» **DATASET SECTION**
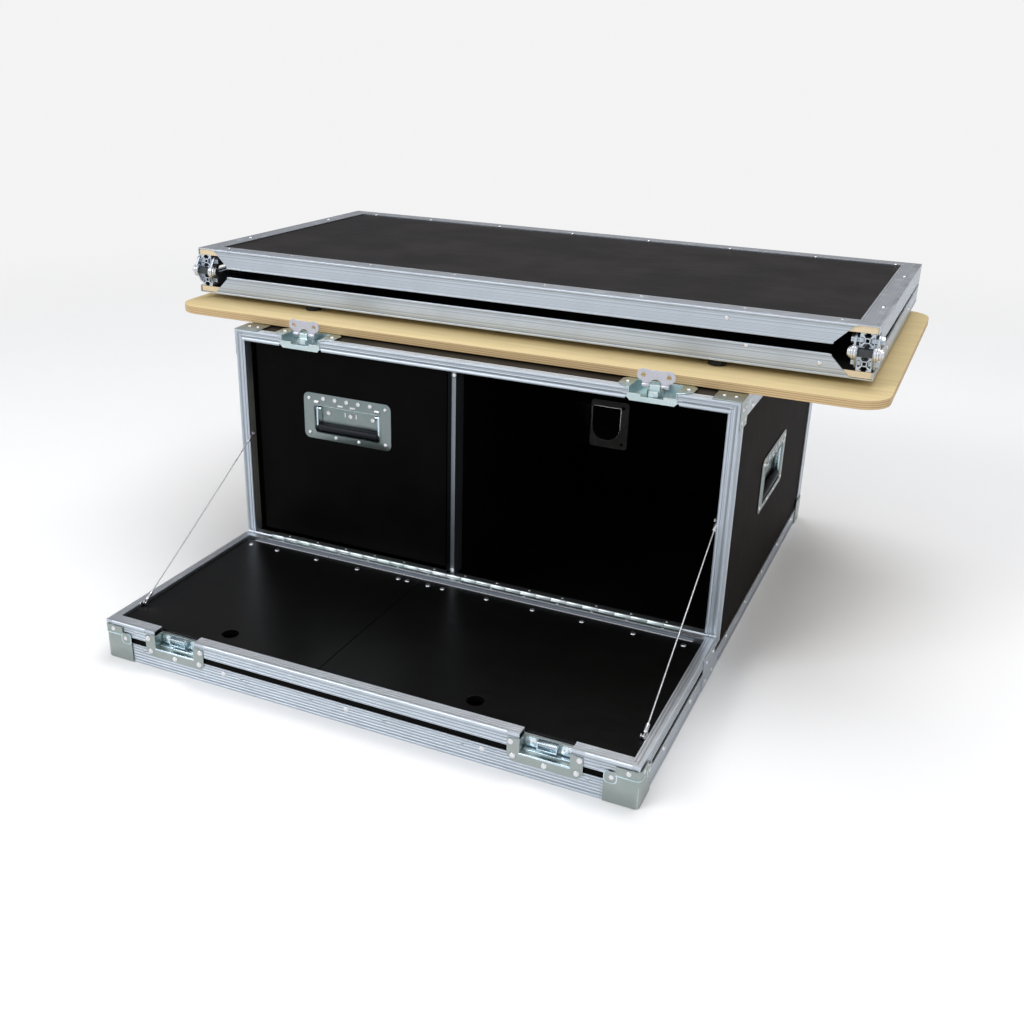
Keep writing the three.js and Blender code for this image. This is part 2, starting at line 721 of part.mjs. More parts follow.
function buildDrawer() {
  const drawer = new THREE.Group();
  caseBox.add(drawer);
  const { left, right } = drawerSides();
  const low = hingeAxisZ + drawerBottomReveal;
  const high = caseHeight - edgeProfileFace - drawerTopReveal;
  const handleRise = low + drawerBoxHeight - drawerHandleDrop;
  const middle = (left + right) / 2 - drawerHandleShift;
  const front = box(left, right, drawerSetback, drawerSetback + panelThick, low, high);
  const opening = extrude(handleCutter(drawerHandleWidth, drawerHandleHeight), 'y', -overrun,
    panelThick + overrun)
    .translate([middle, drawerSetback, handleRise]);
  piece(drawer, 'drawer_front', front.subtract(opening), colours.ply);

  const boxFront = drawerSetback + panelThick + seatGap;
  const boxBack = boxFront + drawerBoxDepth;
  const boxRight = dividerCentre - panelThick / 2 - seatGap * 2 - runnerWidth;
  const boxLeft = left;
  const body = box(boxLeft, boxRight, boxFront, boxBack, low, low + drawerBoxHeight);
  const inside = box(boxLeft + panelThick, boxRight - panelThick, boxFront + panelThick,
    boxBack - panelThick,
    low + panelThick, high + overrun);
  const panRoom = extrude(handleCutter(drawerHandleWidth, drawerHandleHeight), 'y', -overrun,
    panelThick + overrun)
    .translate([middle, boxFront, handleRise]);
  const runnerMiddle = low + runnerRise + runnerHeight / 2;
  const tongueLow = runnerMiddle - runnerTongueHeight / 2;
  const tongueHigh = runnerMiddle + runnerTongueHeight / 2;
  const tongues = [
    box(boxLeft - runnerTongueReach, boxLeft, boxFront + runnerSetback, boxBack, tongueLow, tongueHigh),
    box(boxRight, boxRight + runnerTongueReach, boxFront + runnerSetback, boxBack, tongueLow, tongueHigh),
  ];
  piece(drawer, 'drawer_box', union([cut(body, [inside, panRoom]), ...tongues]), colours.birch);

  const handle = buildHandle('drawer_handle', drawerHandleWidth, drawerHandleHeight);
  handle.position.set(middle, drawerSetback, handleRise);
  drawer.add(handle);

  const runnerFront = boxFront + runnerSetback;
  const runnerLow = low + runnerRise;
  const runnerSpots = [
    ['left', -panelInner + seatGap, boxLeft - seatGap, boxLeft - runnerTongueReach - seatGap * 2, boxLeft],
    ['right', boxRight + seatGap, boxRight + seatGap + runnerWidth, boxRight,
    boxRight + runnerTongueReach + seatGap * 2],
  ];
  for (const [name, x0, x1, slot0, slot1] of runnerSpots) {
    const rail = box(x0, x1, runnerFront, runnerFront + runnerLength, runnerLow, runnerLow + runnerHeight);
    const slot = box(slot0, slot1, runnerFront - overrun, runnerFront + runnerLength + overrun,
      tongueLow - seatGap, tongueHigh + seatGap);
    piece(caseBox, `drawer_runner_${name}`, rail.subtract(slot), colours.zinc);
  }
}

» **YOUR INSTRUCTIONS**
Without changing anything, quote the lines from the top of the data to the line that contains "drawer.add(handle);", including that line.

» **RESPONSE BELOW**
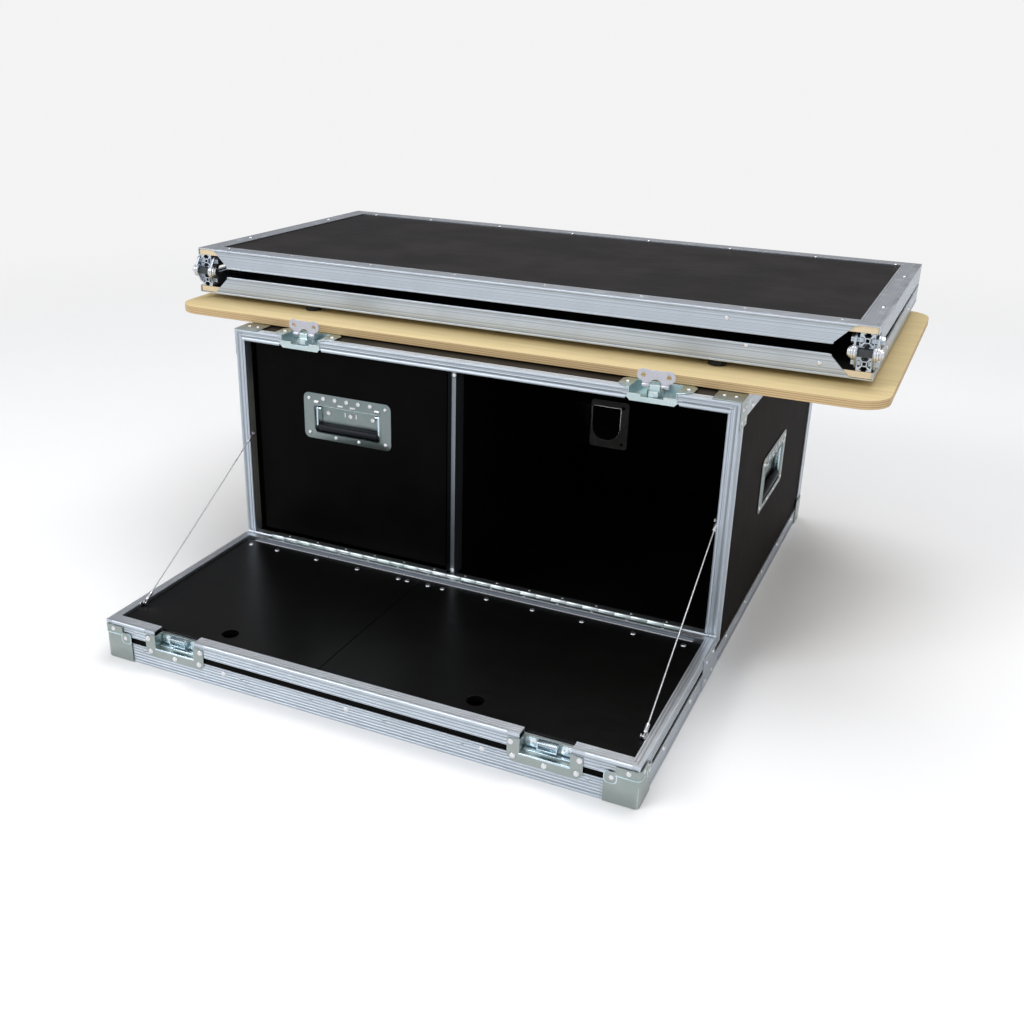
Keep writing the three.js and Blender code for this image. This is part 2, starting at line 721 of part.mjs. More parts follow.
function buildDrawer() {
  const drawer = new THREE.Group();
  caseBox.add(drawer);
  const { left, right } = drawerSides();
  const low = hingeAxisZ + drawerBottomReveal;
  const high = caseHeight - edgeProfileFace - drawerTopReveal;
  const handleRise = low + drawerBoxHeight - drawerHandleDrop;
  const middle = (left + right) / 2 - drawerHandleShift;
  const front = box(left, right, drawerSetback, drawerSetback + panelThick, low, high);
  const opening = extrude(handleCutter(drawerHandleWidth, drawerHandleHeight), 'y', -overrun,
    panelThick + overrun)
    .translate([middle, drawerSetback, handleRise]);
  piece(drawer, 'drawer_front', front.subtract(opening), colours.ply);

  const boxFront = drawerSetback + panelThick + seatGap;
  const boxBack = boxFront + drawerBoxDepth;
  const boxRight = dividerCentre - panelThick / 2 - seatGap * 2 - runnerWidth;
  const boxLeft = left;
  const body = box(boxLeft, boxRight, boxFront, boxBack, low, low + drawerBoxHeight);
  const inside = box(boxLeft + panelThick, boxRight - panelThick, boxFront + panelThick,
    boxBack - panelThick,
    low + panelThick, high + overrun);
  const panRoom = extrude(handleCutter(drawerHandleWidth, drawerHandleHeight), 'y', -overrun,
    panelThick + overrun)
    .translate([middle, boxFront, handleRise]);
  const runnerMiddle = low + runnerRise + runnerHeight / 2;
  const tongueLow = runnerMiddle - runnerTongueHeight / 2;
  const tongueHigh = runnerMiddle + runnerTongueHeight / 2;
  const tongues = [
    box(boxLeft - runnerTongueReach, boxLeft, boxFront + runnerSetback, boxBack, tongueLow, tongueHigh),
    box(boxRight, boxRight + runnerTongueReach, boxFront + runnerSetback, boxBack, tongueLow, tongueHigh),
  ];
  piece(drawer, 'drawer_box', union([cut(body, [inside, panRoom]), ...tongues]), colours.birch);

  const handle = buildHandle('drawer_handle', drawerHandleWidth, drawerHandleHeight);
  handle.position.set(middle, drawerSetback, handleRise);
  drawer.add(handle);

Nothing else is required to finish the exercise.